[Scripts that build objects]
_ _ _ _ _

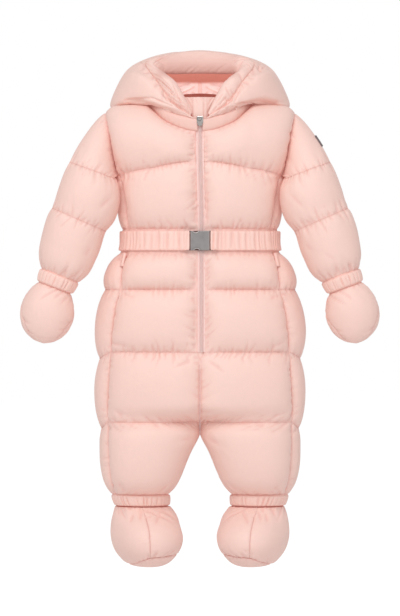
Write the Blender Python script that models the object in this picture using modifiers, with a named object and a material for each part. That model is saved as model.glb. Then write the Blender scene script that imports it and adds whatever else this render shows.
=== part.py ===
"""A quilted baby snowsuit, filled out with nobody in it, in metres with +Z up.

The front faces -Y and the origin is between the shoulders, where a wearer holds it up. Every cloth
piece is a wall with a plain inside, and its quilting is raised in the outside. Pieces are worked out
on the wearer's left half (+X) and mirrored. A piece is a grid of points: columns run from the front
round the outside to the back, and rows run upwards, or outwards along a sleeve, so that
columns x rows points out of the cloth.
"""

import math

import bmesh
import bpy
import numpy as np

WALL = 0.003  # cloth, down and lining at a quilting line
SEAM = 0.0003  # gap between two pieces that are sewn together
PUFF = {"front": 0.0120, "side": 0.0070, "side_upper": 0.0012, "back": 0.0110, "sleeve": 0.0055}
HOOD_PADDING = 0.0040
BRIM_PUFF = 0.0050

WAIST = -0.1840  # the waist seam, under the middle of the belt
BELT_WIDTH = 0.0270
BELT_WAVES = 62
CUFF_WAVES = 18
ANKLE_WAVES = 20
GATHER_DEPTH = 0.0027
ARMPIT = -0.0970
CHEST_QUILTING = -0.0780
ZIP_END = -0.3330
ZIP_HALF_GAP = 0.0052
NECK_HALF_WIDTH = 0.0700
SHOULDER_START = -0.0600
SHOULDER_ARC = 0.0950
CROTCH = (-0.4460, -0.4000)  # the legs part from the hips between these heights
TORSO_SQUARENESS = 2.5
LEG_SQUARENESS = 2.3
SIDE_DROOP = 0.0090
QUILTING = (-0.5255, -0.4270, -0.3330, -0.2490, -0.2000)  # front quilting lines, ankle to belt

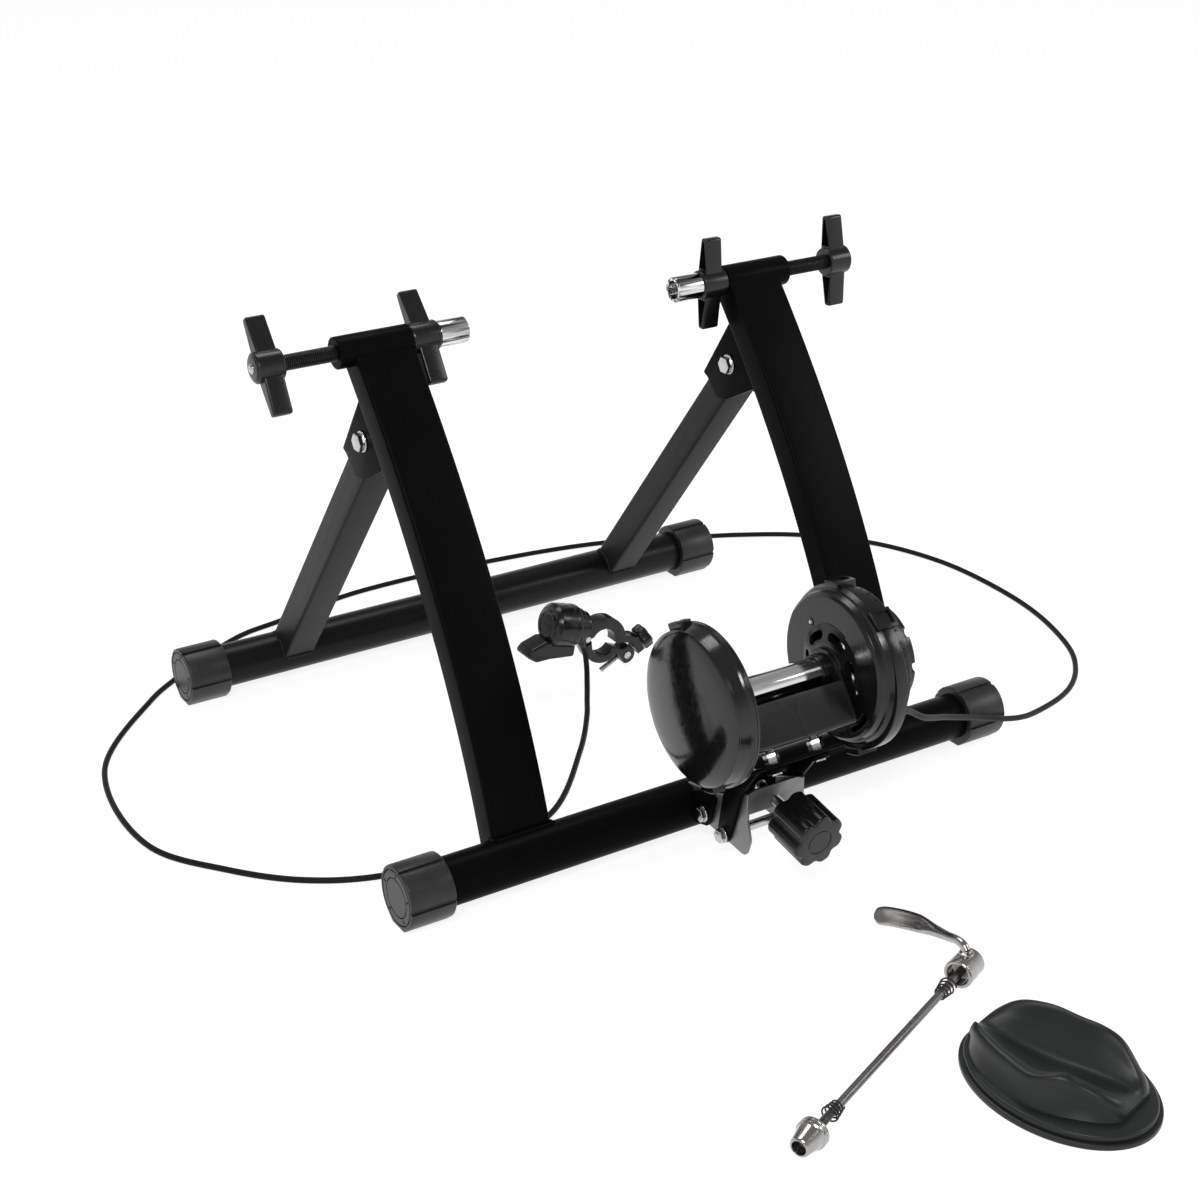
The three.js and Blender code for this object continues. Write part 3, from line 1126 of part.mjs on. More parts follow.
function riserSection(shares) {
  const [alongShare, frontShare, frontHigh, channelShare, channelHigh, backShare, backHigh] = shares;
  const { halfLength, halfWidth, height, draft } = riserBlock;
  const half = halfWidth * Math.sqrt(1 - alongShare ** 2);
  const floor = riserFlange.lower;
  const knots = [
    [-half, floor],
    [Math.max(-half + draft, frontShare * halfWidth - draft), frontHigh * height * flankShares.low],
    [frontShare * halfWidth - draft / 2, frontHigh * height * flankShares.front],
    [frontShare * halfWidth + draft / 2, frontHigh * height],
    [(frontShare + channelShare) * halfWidth / 2, (frontHigh + channelHigh) * height / 2],
    [channelShare * halfWidth, channelHigh * height],
    [(backShare + channelShare) * halfWidth / 2, (backHigh + channelHigh) * height / 2],
    [backShare * halfWidth - draft / 2, backHigh * height],
    [backShare * halfWidth + draft / 2, backHigh * height * flankShares.back],
    [Math.min(half - draft, backShare * halfWidth + 2 * draft), backHigh * height * flankShares.low],
    [half, floor],
  ];
  return knots.map(([across, high]) => new THREE.Vector3(alongShare * halfLength, across, high));
}

function riserSaddle() {
  const knots = riserStationShares.map(riserSection);
  const pointsAcross = 16;
  const stations = 14;
  const lines = knots[0].map((_, k) => new THREE.CatmullRomCurve3(knots.map((section) => section[k])));
  const rows = Array.from({ length: stations + 1 }, (_, k) => {
    const section = lines.map((line) => line.getPoint(k / stations));
    const across = new THREE.CatmullRomCurve3(section);
    return across.getPoints(pointsAcross);
  });
  const floor = riserFlange.lower;
  const positions = [];
  for (const row of rows) {
    for (const point of row) positions.push(point.x, point.y, Math.max(point.z, floor));
    positions.push(row[0].x, row[pointsAcross].y, 0, row[0].x, row[0].y, 0);
  }
  const width = pointsAcross + 3;
  const index = [];
  for (let k = 0; k < stations; k += 1) {
    for (let m = 0; m < width; m += 1) {
      const [a, b] = [k * width + m, k * width + (m + 1) % width];
      index.push(a, b, a + width, b, b + width, a + width);
    }
  }
  for (const [start, flip] of [[0, false], [stations * width, true]]) {
    for (let m = 1; m < width - 1; m += 1) {
      const [one, two] = flip ? [start + m, start + m + 1] : [start + m + 1, start + m];
      index.push(start, one, two);
    }
  }
  const geometry = new THREE.BufferGeometry();
  geometry.setAttribute("position", new THREE.Float32BufferAttribute(positions, 3));
  geometry.setIndex(index);
  return geometry.rotateZ(toRadians(riserBlock.heading));
}

function riserOval(inset, from, to) {
  const shape = new THREE.Shape();
  shape.absellipse(0, 0, riser.halfLength - inset, riser.halfWidth - inset, 0, 2 * Math.PI);
  const oval = extrude(shape, to - from, riserFlange.edge, 18).translate(0, 0, from);
  return oval.rotateZ(toRadians(riser.heading));
}

function riserBody() {
  const lower = riserOval(0, 0, riserFlange.lower);
  const upper = riserOval(riserFlange.inset, riserFlange.lower - riserFlange.sunk, riserFlange.upper);
  return join(lower, upper, riserSaddle()).translate(riser.x, riser.y, 0);
}

add(part, "riser_block", riserBody(), "rubber");

// The origin goes under the middle of everything but the cable
const box = new THREE.Box3();
part.updateMatrixWorld(true);
part.traverse((piece) => {
  if (piece.isMesh && piece.name !== "cable") box.expandByObject(piece, true);
});
const middle = box.getCenter(new THREE.Vector3());
part.position.set(-middle.x, -middle.y, -box.min.z);
console.log("shift", part.position.toArray().map((value) => value.toFixed(4)).join(", "));

const group = new THREE.Group();
group.add(part);

export default group;
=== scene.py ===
# Folding bicycle trainer with its magnetic resistance unit, cable shifter, skewer and riser block.
# Sizes are in millimetres from the floor under the front tube's axis, X to the right along the
# base tubes, Y to the rear and Z up. Each finished piece is brought into the CAD frame in metres.

import math
import random

import bmesh
import bpy
from mathutils import Matrix, Vector


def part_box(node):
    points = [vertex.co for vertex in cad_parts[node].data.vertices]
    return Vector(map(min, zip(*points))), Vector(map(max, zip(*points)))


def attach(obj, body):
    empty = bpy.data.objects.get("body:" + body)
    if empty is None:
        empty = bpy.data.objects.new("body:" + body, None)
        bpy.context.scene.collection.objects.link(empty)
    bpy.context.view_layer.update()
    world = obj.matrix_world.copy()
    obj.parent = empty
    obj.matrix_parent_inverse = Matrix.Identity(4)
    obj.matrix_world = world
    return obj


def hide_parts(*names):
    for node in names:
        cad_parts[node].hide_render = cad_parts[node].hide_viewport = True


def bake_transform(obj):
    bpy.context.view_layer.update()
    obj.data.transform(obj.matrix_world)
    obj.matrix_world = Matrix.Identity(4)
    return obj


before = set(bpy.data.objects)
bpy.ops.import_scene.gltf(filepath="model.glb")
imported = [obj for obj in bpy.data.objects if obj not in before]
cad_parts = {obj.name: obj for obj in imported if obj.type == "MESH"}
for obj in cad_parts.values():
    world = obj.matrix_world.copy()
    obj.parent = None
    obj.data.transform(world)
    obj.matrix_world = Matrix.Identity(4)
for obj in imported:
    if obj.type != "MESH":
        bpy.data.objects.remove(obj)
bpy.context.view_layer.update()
scene = bpy.context.scene
random.seed(7)

REAR_TUBE_Y = 421
low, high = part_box("rear_base_tube")
SHIFT = Vector((0, (low.y + high.y) / 2 * 1000 - REAR_TUBE_Y, 0))
TO_FRAME = Matrix.Scale(0.001, 4) @ Matrix.Translation(SHIFT)

# Camera

CAMERA_PLACE = (-844.3, -1185.9, 859.9)
CAMERA_HEADING, CAMERA_DIP, CAMERA_ROLL = -0.5568, 0.4305, -0.0065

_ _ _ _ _

• **Required work**:
Transcribe the lines above from the one with "but the cable" through the one with "points = [vertex.co". Include both ends and leave out every other line.

• **Result**:
// The origin goes under the middle of everything but the cable
const box = new THREE.Box3();
part.updateMatrixWorld(true);
part.traverse((piece) => {
  if (piece.isMesh && piece.name !== "cable") box.expandByObject(piece, true);
});
const middle = box.getCenter(new THREE.Vector3());
part.position.set(-middle.x, -middle.y, -box.min.z);
console.log("shift", part.position.toArray().map((value) => value.toFixed(4)).join(", "));

const group = new THREE.Group();
group.add(part);

export default group;
=== scene.py ===
# Folding bicycle trainer with its magnetic resistance unit, cable shifter, skewer and riser block.
# Sizes are in millimetres from the floor under the front tube's axis, X to the right along the
# base tubes, Y to the rear and Z up. Each finished piece is brought into the CAD frame in metres.

import math
import random

import bmesh
import bpy
from mathutils import Matrix, Vector


def part_box(node):
    points = [vertex.co for vertex in cad_parts[node].data.vertices]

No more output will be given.